Cumhuriyet Vakfı yöneticileri ile Cumhuriyet gazetesi Genel Yayın Yönetmeni ve yazarlarının gözaltına alınmalarını kaygı ile izlemekteyiz.
Temelleri Cumhuriyetimizin kurucusu Mustafa Kemal Atatürk’e dayanan, İlhan Selçuk, Uğur Mumcu, A. Taner Kışlalı, Bahriye Üçok ve birçok usta kalemin emeğiyle büyüttüğü Cumhuriyet gazetesine yönelik bu operasyon bizleri derinden yaralamıştır.
Cumhuriyet Vakfı ile gazeteden 18 yönetici ve yazar için ‘FETÖ ve PKK terör örgütleri adına suç işledikleri’, ‘Vakıf yönetimine usulsüz seçildikleri’ iddiasıyla gözaltı kararı çıkarıldığını öğrenmiş bulunuyoruz.

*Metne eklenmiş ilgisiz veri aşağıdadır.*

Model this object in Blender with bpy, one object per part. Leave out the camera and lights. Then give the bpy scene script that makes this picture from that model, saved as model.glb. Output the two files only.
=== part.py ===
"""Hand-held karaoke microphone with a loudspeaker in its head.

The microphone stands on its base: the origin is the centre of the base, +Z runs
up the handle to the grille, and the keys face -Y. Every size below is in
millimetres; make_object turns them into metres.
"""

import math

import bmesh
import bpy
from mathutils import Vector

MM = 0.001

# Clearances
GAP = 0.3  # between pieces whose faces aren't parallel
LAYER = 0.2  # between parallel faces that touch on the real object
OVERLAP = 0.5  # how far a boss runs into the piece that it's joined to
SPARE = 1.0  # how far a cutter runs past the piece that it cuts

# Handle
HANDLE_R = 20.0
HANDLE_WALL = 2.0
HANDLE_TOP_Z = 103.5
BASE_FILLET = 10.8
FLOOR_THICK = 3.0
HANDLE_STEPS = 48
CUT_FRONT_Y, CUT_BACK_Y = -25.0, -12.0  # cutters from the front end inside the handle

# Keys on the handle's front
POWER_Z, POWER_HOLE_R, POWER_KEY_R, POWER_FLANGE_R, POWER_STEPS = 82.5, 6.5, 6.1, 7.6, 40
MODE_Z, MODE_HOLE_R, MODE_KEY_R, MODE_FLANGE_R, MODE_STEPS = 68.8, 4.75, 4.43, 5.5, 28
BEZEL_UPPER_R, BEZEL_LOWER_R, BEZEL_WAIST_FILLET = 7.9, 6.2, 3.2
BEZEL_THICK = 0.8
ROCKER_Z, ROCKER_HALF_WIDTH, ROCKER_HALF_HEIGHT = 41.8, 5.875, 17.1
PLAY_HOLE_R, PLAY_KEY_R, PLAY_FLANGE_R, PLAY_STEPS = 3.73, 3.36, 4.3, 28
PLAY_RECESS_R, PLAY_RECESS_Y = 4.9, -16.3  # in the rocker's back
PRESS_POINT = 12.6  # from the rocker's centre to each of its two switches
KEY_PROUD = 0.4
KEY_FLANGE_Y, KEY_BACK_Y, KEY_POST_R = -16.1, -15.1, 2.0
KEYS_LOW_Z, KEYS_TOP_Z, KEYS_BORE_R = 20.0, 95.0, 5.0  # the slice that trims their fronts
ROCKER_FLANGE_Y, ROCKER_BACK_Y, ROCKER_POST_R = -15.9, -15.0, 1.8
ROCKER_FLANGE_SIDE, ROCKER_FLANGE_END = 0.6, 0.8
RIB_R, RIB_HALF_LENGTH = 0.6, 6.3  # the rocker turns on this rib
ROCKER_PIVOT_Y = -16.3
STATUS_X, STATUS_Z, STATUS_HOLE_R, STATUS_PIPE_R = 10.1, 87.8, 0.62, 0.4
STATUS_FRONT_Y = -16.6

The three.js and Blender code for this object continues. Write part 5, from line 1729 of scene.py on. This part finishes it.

Mahkeme kararına göre vakıf seçimlerinin yenilenmesi an meselesiyken bu operasyonun gerçekleşmesi dikkat çekicidir. Tüm bu gelişmeler, bu operasyonun Cumhuriyet gazetesinin kapatılması ya da kayyuma devredilmesine yönelik bir adım olduğu konusunda endişelerimizi artırmıştır.
Ayrıca soruşturma sürecinde gözaltı kararı verilen kişiler arasında avukatların olması, Avukatlık Yasası gereğince aramalarda Baro tarafından görevlendirilecek avukat bulundurulması zorunlu iken, bu kurala uyulmaması yapılan işlemlerin hukuken sakat olduğunu da göstermektedir.
Cumhuriyet Gazetesine yönelik bu operasyon, 15 Temmuz'da gerçekleşen darbe girişiminin ardına saklanarak kendisine muhalif olanları korkutma, sindirme operasyonu izlenimi vermektedir. 15 Temmuz darbe girişiminin ardından yürütülen sürecin cadı avına dönüştürülmesi, topyekûn muhalefetin hedef alınması çağdaş hukuk devleti için kabul edilebilir bir durum değildir.
Cumhuriyet gazetesinin kayyuma devredilmesine ve Cumhuriyet’in Cumhuriyetçilerle yönetilmesinin engellenmesine karşı olduğumuzun altını bir kez daha çizerek, Genel Sağlık-İş olarak demokratik hukuk devletine olan inancımızı bir kez daha vurgulamak isteriz.